### DATA SECTION
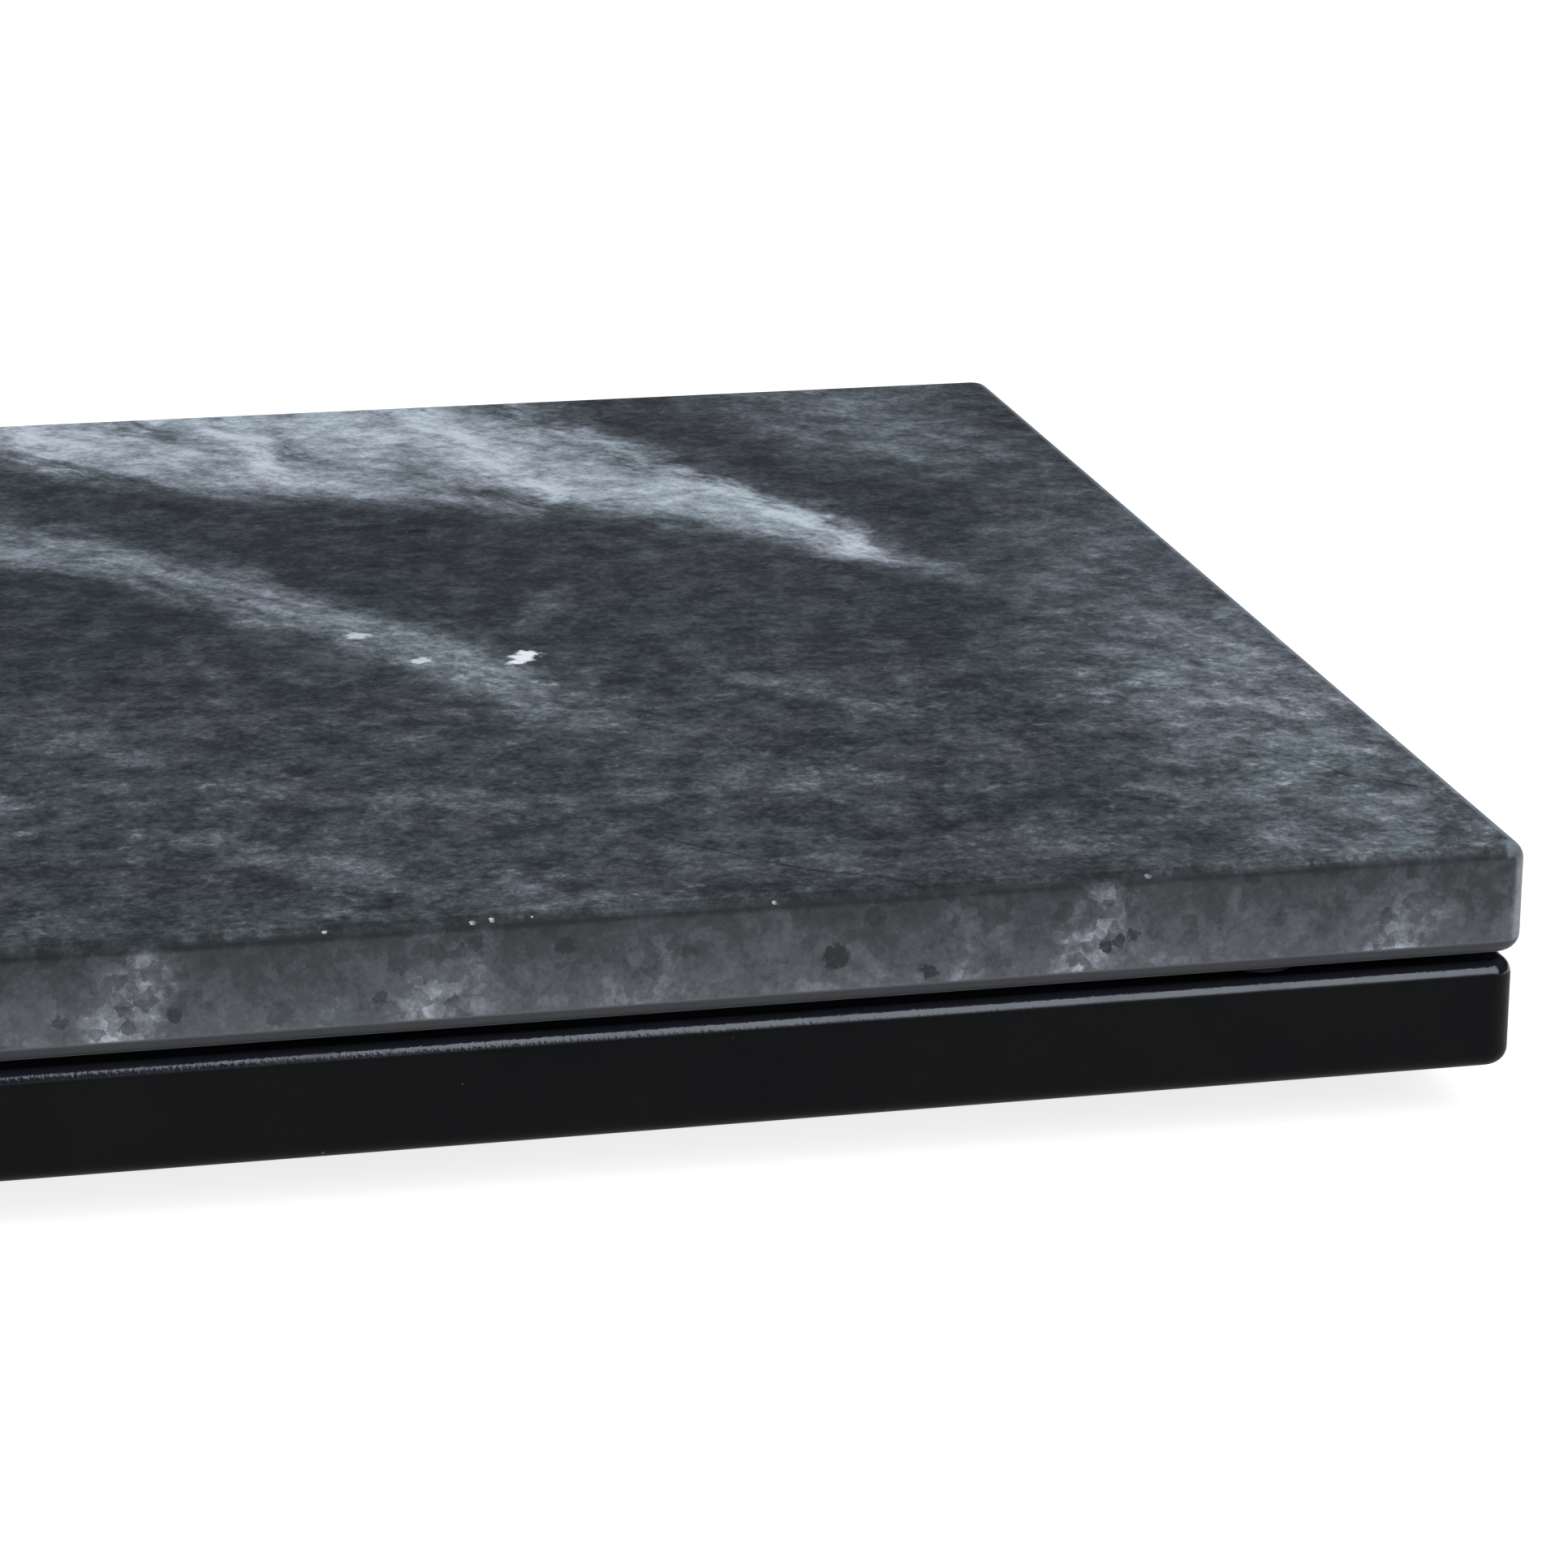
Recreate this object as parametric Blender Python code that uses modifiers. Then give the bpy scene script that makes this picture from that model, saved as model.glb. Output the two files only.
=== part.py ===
"""Stone tooling slab on a welded square-tube base with four levelling feet.

Frame of reference: +Z up, floor at z = 0 under the foot pads, X along the slab's long side,
front at -Y, origin on the floor below the middle of the slab. All sizes are in metres.
"""
import math

import bmesh
import bpy
from mathutils import Matrix

# --- Slab -------------------------------------------------------------------------------------
SLAB_LENGTH = 0.600
SLAB_DEPTH = 0.400
SLAB_THICKNESS = 0.020
SLAB_EDGE_RADIUS = 0.0032
SLAB_CORNER_RADIUS = 0.005

# --- Welded base ------------------------------------------------------------------------------
TUBE_SIZE = 0.020
TUBE_WALL = 0.002
TUBE_CORNER_RADIUS = 0.003
FRAME_END_INSET = 0.0005
FRAME_FRONT_INSET = 0.002
FRAME_GROUND_RADIUS = 0.005
CROSS_RAIL_SPACING = 0.200
GUSSET_LEG = 0.070
GUSSET_TIP = 0.010
GUSSET_THICKNESS = 0.004

# --- Slab pads --------------------------------------------------------------------------------
SLAB_PAD_RADIUS = 0.007
SLAB_PAD_THICKNESS = 0.0014
SLAB_PAD_END_OFFSET = 0.045

# --- Levelling feet, M8 -----------------------------------------------------------------------
FOOT_OFFSET = 0.024
STUD_RADIUS = 0.004
STUD_PIVOT_RADIUS = 0.0042
STUD_TIP_CHAMFER = 0.0008
STUD_TOP_CLEARANCE = 0.00195
HEX_ACROSS_FLATS = 0.013
STUD_HEX_HEIGHT = 0.003
JAM_NUT_HEIGHT = 0.0036
WELD_NUT_HEIGHT = 0.0065
FOOT_BASE_RADIUS = 0.013
FOOT_NECK_RADIUS = 0.0075
FOOT_BASE_HEIGHT = 0.0035
FOOT_FLANGE_HEIGHT = 0.0016
FOOT_SOCKET_DEPTH = 0.0022
FOOT_PAD_RADIUS = 0.0125
FOOT_PAD_THICKNESS = 0.0017

# --- Clearances -------------------------------------------------------------------------------
SEAT_GAP = 0.0003
THREAD_GAP = 0.0003
GUSSET_HOLE_GAP = 0.0005
CUTTER_MARGIN = 0.004

# --- Resolution -------------------------------------------------------------------------------
EDGE_SEGMENTS = 4
CORNER_SEGMENTS = 6
TUBE_SEGMENTS = 4
ROUND_STEPS = 24

# --- Levels, worked out from the floor up -----------------------------------------------------
BASE_BOTTOM = FOOT_PAD_THICKNESS + SEAT_GAP
BASE_TOP = BASE_BOTTOM + FOOT_BASE_HEIGHT
HEX_BOTTOM = BASE_TOP + SEAT_GAP
HEX_TOP = HEX_BOTTOM + STUD_HEX_HEIGHT
JAM_NUT_BOTTOM = HEX_TOP + SEAT_GAP
GUSSET_BOTTOM = JAM_NUT_BOTTOM + JAM_NUT_HEIGHT + SEAT_GAP
WELD_NUT_BOTTOM = GUSSET_BOTTOM + GUSSET_THICKNESS + SEAT_GAP
# The gusset meets the tube just above its rounded lower corner.
FRAME_BOTTOM = GUSSET_BOTTOM - TUBE_CORNER_RADIUS
FRAME_TOP = FRAME_BOTTOM + TUBE_SIZE
SLAB_PAD_BOTTOM = FRAME_TOP + SEAT_GAP
SLAB_BOTTOM = SLAB_PAD_BOTTOM + SLAB_PAD_THICKNESS + SEAT_GAP
# The stud stops just short of the slab, which leaves 6.2 mm of travel with the weld nut filled.
STUD_TOP = SLAB_BOTTOM - STUD_TOP_CLEARANCE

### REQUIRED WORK
Return exactly, please, the lines of the material from the first one down to and including the line where "SLAB_PAD_END_OFFSET = 0.045" appears.

### WORKED SOLUTION
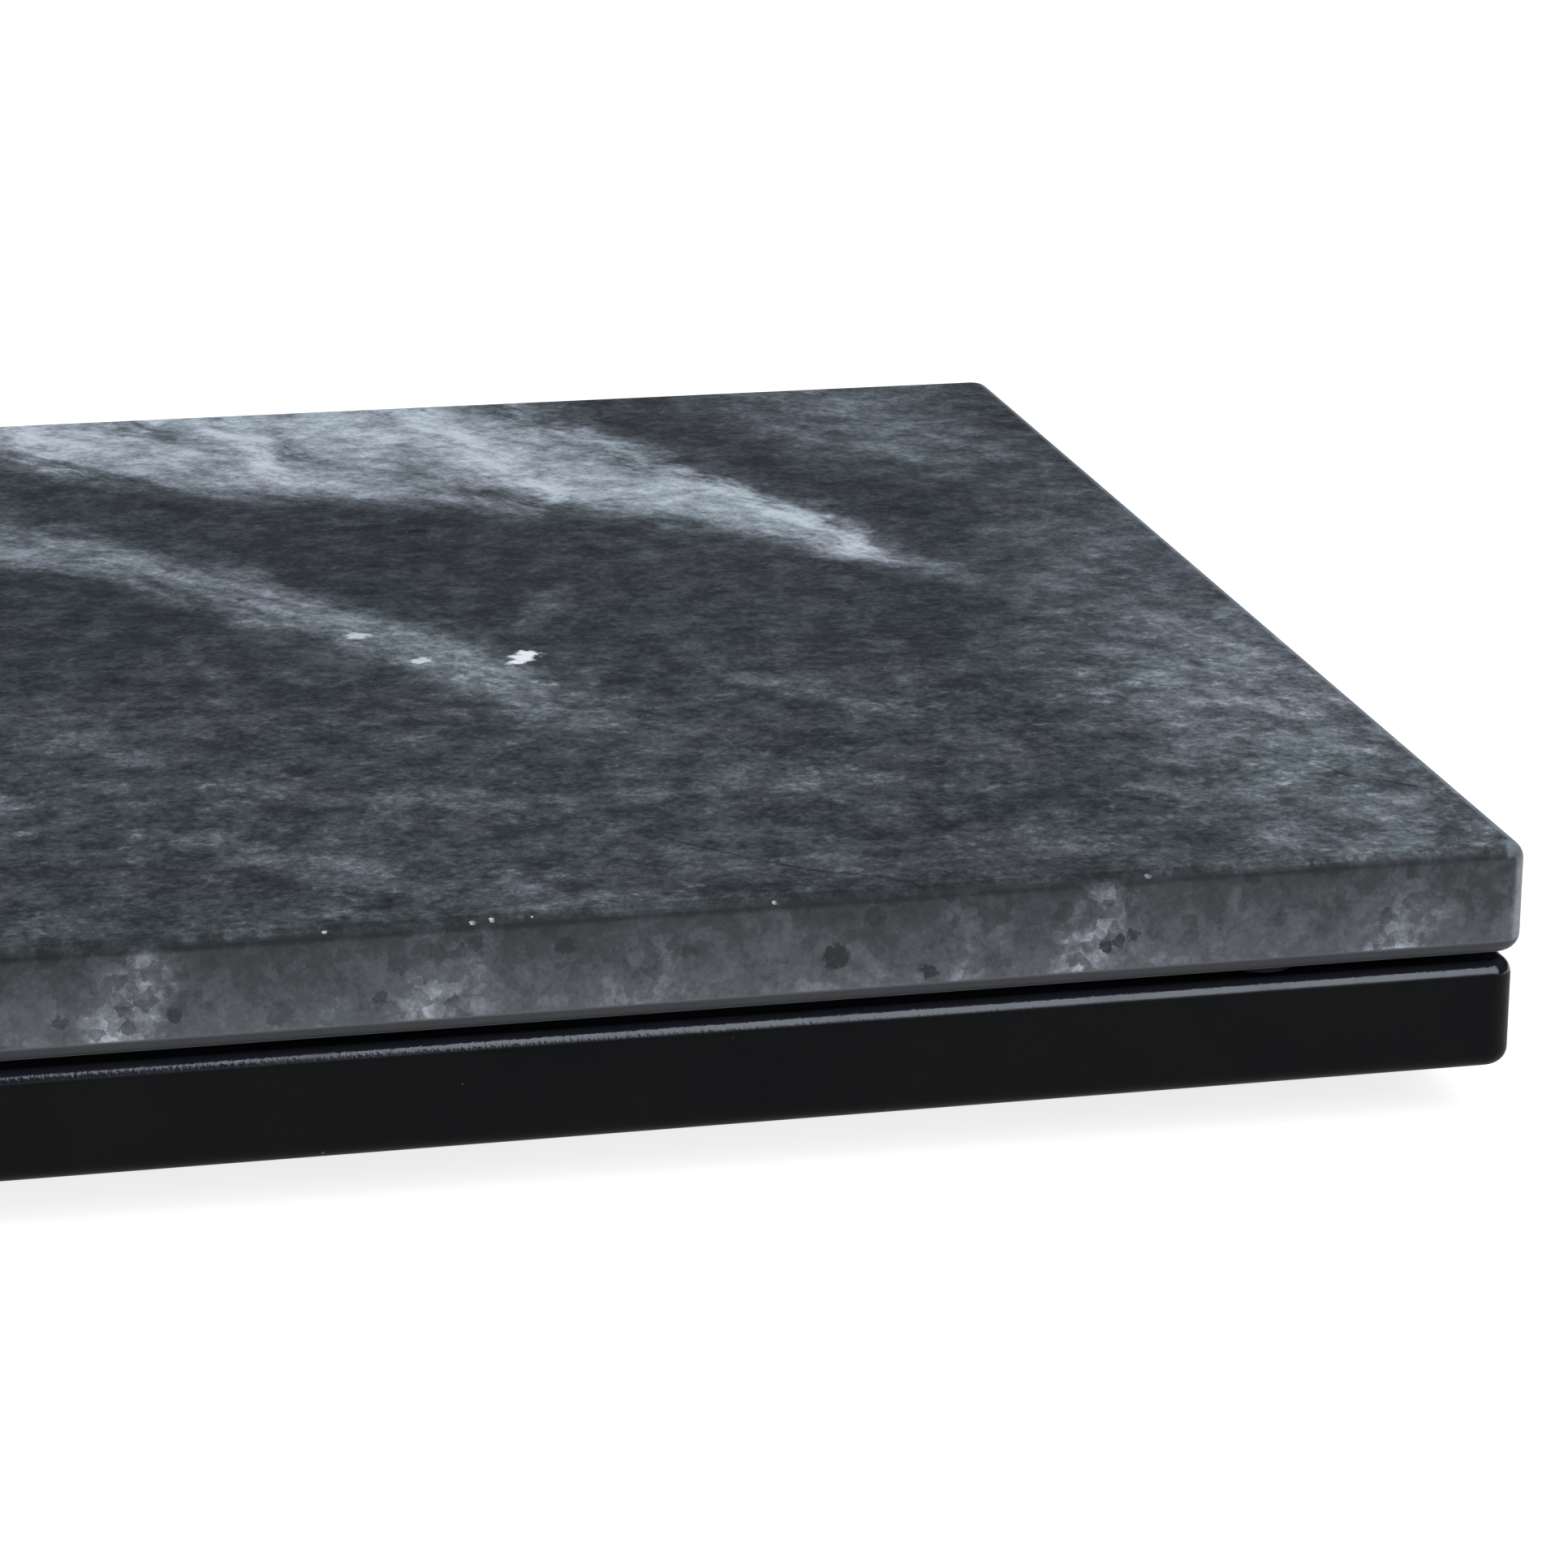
Recreate this object as parametric Blender Python code that uses modifiers. Then give the bpy scene script that makes this picture from that model, saved as model.glb. Output the two files only.
=== part.py ===
"""Stone tooling slab on a welded square-tube base with four levelling feet.

Frame of reference: +Z up, floor at z = 0 under the foot pads, X along the slab's long side,
front at -Y, origin on the floor below the middle of the slab. All sizes are in metres.
"""
import math

import bmesh
import bpy
from mathutils import Matrix

# --- Slab -------------------------------------------------------------------------------------
SLAB_LENGTH = 0.600
SLAB_DEPTH = 0.400
SLAB_THICKNESS = 0.020
SLAB_EDGE_RADIUS = 0.0032
SLAB_CORNER_RADIUS = 0.005

# --- Welded base ------------------------------------------------------------------------------
TUBE_SIZE = 0.020
TUBE_WALL = 0.002
TUBE_CORNER_RADIUS = 0.003
FRAME_END_INSET = 0.0005
FRAME_FRONT_INSET = 0.002
FRAME_GROUND_RADIUS = 0.005
CROSS_RAIL_SPACING = 0.200
GUSSET_LEG = 0.070
GUSSET_TIP = 0.010
GUSSET_THICKNESS = 0.004

# --- Slab pads --------------------------------------------------------------------------------
SLAB_PAD_RADIUS = 0.007
SLAB_PAD_THICKNESS = 0.0014
SLAB_PAD_END_OFFSET = 0.045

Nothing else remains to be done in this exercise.